## Exercise objective
Will you quote precisely the lines that run from the top of the material below to the line containing "tray_gap = 0.8; // [0.5:0.1:1.5]", both ends included?

## Data provided
:::::
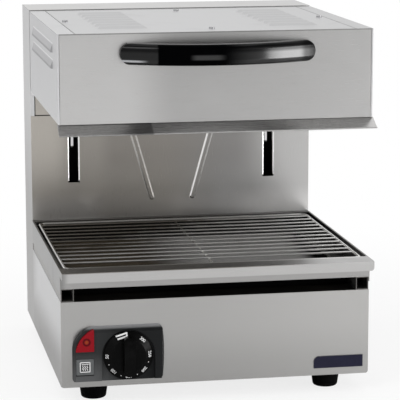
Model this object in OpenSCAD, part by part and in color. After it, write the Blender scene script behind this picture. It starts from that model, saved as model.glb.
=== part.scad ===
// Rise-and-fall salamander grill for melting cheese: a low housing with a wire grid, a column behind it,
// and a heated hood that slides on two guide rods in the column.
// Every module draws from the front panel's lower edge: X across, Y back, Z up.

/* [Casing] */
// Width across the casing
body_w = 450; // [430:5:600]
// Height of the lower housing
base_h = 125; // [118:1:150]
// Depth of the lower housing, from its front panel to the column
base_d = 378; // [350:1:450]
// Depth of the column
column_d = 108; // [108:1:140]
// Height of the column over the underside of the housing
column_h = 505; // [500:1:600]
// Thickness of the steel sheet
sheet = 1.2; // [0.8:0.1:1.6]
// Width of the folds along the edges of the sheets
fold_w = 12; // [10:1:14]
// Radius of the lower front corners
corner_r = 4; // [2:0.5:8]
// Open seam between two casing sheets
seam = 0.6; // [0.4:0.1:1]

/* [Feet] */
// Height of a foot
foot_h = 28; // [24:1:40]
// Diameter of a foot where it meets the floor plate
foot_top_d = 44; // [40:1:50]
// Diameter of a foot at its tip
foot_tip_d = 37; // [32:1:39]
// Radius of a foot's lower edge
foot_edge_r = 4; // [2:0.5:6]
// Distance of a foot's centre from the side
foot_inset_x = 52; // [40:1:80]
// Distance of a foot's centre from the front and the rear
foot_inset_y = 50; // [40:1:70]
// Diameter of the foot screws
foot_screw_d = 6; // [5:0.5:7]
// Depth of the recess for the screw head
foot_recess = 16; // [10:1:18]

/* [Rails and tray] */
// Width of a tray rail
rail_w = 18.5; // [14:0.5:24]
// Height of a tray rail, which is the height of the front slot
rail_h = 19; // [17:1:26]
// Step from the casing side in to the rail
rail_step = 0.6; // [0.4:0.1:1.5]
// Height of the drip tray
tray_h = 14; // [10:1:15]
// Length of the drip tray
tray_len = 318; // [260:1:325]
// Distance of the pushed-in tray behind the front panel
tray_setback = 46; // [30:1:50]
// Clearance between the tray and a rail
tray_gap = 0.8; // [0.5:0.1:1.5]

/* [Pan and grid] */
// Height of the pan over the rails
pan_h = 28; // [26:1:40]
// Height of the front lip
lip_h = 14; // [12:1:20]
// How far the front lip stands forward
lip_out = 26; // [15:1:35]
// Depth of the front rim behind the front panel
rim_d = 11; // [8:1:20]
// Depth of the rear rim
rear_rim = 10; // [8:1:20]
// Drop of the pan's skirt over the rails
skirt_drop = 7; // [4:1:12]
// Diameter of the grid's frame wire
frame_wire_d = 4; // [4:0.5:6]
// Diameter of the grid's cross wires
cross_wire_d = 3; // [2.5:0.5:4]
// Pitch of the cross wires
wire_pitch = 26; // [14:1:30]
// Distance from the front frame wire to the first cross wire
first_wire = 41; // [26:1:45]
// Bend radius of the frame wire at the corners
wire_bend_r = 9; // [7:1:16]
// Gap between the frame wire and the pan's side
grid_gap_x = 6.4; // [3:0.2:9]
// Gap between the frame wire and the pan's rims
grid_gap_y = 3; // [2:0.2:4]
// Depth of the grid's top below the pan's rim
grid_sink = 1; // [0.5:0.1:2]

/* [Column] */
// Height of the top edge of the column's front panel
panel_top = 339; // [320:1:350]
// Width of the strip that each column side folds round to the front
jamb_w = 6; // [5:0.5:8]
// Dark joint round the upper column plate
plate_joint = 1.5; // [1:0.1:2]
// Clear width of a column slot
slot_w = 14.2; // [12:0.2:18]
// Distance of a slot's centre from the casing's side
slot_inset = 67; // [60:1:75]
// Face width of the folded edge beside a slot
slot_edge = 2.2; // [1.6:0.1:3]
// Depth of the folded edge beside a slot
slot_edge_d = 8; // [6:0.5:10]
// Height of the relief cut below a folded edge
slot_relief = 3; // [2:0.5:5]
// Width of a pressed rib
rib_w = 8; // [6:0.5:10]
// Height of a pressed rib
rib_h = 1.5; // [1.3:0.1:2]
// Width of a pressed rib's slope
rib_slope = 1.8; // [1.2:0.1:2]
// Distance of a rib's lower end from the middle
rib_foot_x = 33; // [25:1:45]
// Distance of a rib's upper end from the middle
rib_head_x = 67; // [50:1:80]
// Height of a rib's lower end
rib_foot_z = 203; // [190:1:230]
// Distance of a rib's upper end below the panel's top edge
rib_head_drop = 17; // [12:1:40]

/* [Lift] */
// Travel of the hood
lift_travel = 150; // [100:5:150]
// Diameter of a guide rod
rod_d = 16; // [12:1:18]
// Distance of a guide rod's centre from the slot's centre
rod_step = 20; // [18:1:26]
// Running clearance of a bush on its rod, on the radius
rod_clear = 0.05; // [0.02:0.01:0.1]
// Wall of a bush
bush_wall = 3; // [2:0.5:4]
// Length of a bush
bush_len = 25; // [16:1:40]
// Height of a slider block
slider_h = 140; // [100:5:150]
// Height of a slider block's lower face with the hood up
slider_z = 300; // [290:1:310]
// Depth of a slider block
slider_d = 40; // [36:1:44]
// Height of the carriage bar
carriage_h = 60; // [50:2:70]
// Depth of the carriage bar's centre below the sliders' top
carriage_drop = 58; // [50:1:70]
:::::
## Exercise result
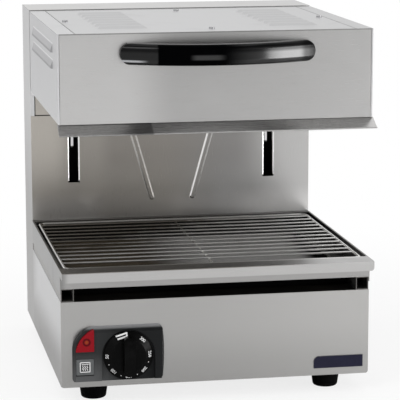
Model this object in OpenSCAD, part by part and in color. After it, write the Blender scene script behind this picture. It starts from that model, saved as model.glb.
=== part.scad ===
// Rise-and-fall salamander grill for melting cheese: a low housing with a wire grid, a column behind it,
// and a heated hood that slides on two guide rods in the column.
// Every module draws from the front panel's lower edge: X across, Y back, Z up.

/* [Casing] */
// Width across the casing
body_w = 450; // [430:5:600]
// Height of the lower housing
base_h = 125; // [118:1:150]
// Depth of the lower housing, from its front panel to the column
base_d = 378; // [350:1:450]
// Depth of the column
column_d = 108; // [108:1:140]
// Height of the column over the underside of the housing
column_h = 505; // [500:1:600]
// Thickness of the steel sheet
sheet = 1.2; // [0.8:0.1:1.6]
// Width of the folds along the edges of the sheets
fold_w = 12; // [10:1:14]
// Radius of the lower front corners
corner_r = 4; // [2:0.5:8]
// Open seam between two casing sheets
seam = 0.6; // [0.4:0.1:1]

/* [Feet] */
// Height of a foot
foot_h = 28; // [24:1:40]
// Diameter of a foot where it meets the floor plate
foot_top_d = 44; // [40:1:50]
// Diameter of a foot at its tip
foot_tip_d = 37; // [32:1:39]
// Radius of a foot's lower edge
foot_edge_r = 4; // [2:0.5:6]
// Distance of a foot's centre from the side
foot_inset_x = 52; // [40:1:80]
// Distance of a foot's centre from the front and the rear
foot_inset_y = 50; // [40:1:70]
// Diameter of the foot screws
foot_screw_d = 6; // [5:0.5:7]
// Depth of the recess for the screw head
foot_recess = 16; // [10:1:18]

/* [Rails and tray] */
// Width of a tray rail
rail_w = 18.5; // [14:0.5:24]
// Height of a tray rail, which is the height of the front slot
rail_h = 19; // [17:1:26]
// Step from the casing side in to the rail
rail_step = 0.6; // [0.4:0.1:1.5]
// Height of the drip tray
tray_h = 14; // [10:1:15]
// Length of the drip tray
tray_len = 318; // [260:1:325]
// Distance of the pushed-in tray behind the front panel
tray_setback = 46; // [30:1:50]
// Clearance between the tray and a rail
tray_gap = 0.8; // [0.5:0.1:1.5]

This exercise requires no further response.